Pressure Effects in Abrasive-Waterjet (AWJ) Machining

Abstract

Abrasive-waterjets (AWJs) are formed by mixing high-pressure (up to 400 MPa) waterjets (0.1 to 1 mm in diameter) with abrasive particles in mixing tubes with typical 1/d ratios of 50 to 100. The pressure of the waterjet influences the overall performance of the abrasive-waterjet cutting system through operational and phenomenological effects. Higher pressures result in lower hydraulic efficiency, more frequent maintenance, high wear rates of mixing tubes, and fragmentation of particles before they exit the nozzle. However, with high pressures, deeper cuts can be obtained and higher traverse speeds can be used.
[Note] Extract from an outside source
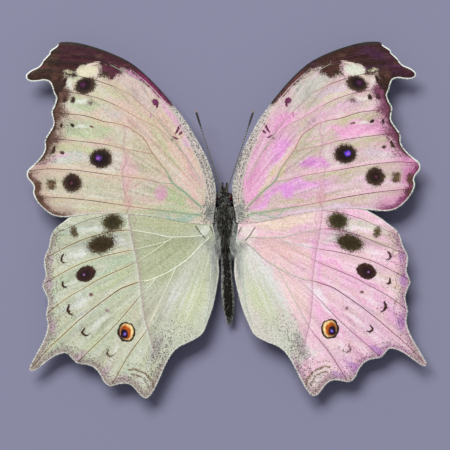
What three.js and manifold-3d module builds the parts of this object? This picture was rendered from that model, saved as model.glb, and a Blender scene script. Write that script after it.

Consequently, the hydraulic power is best utilized at an optimum pressure, which is a function of all other parameters as well as the application criteria. This paper presents data and analyses on the effect of pressure on nozzle operational characteristics, i.e., jet spreading characteristics, abrasive particle fragmentation, suction capability, wear of mixing tubes, and mixing efficiency. The effect of pressure on the parameters of cutting performance is discussed with example data. These parameters are depth of cut, specific area generation, maximum cutting traverse rate, surface waviness, and cost of cutting. Optimal pressure examples presented in this study indicate that pressures over 240 MPa are required for efficient abrasive-waterjet performance in metal cutting.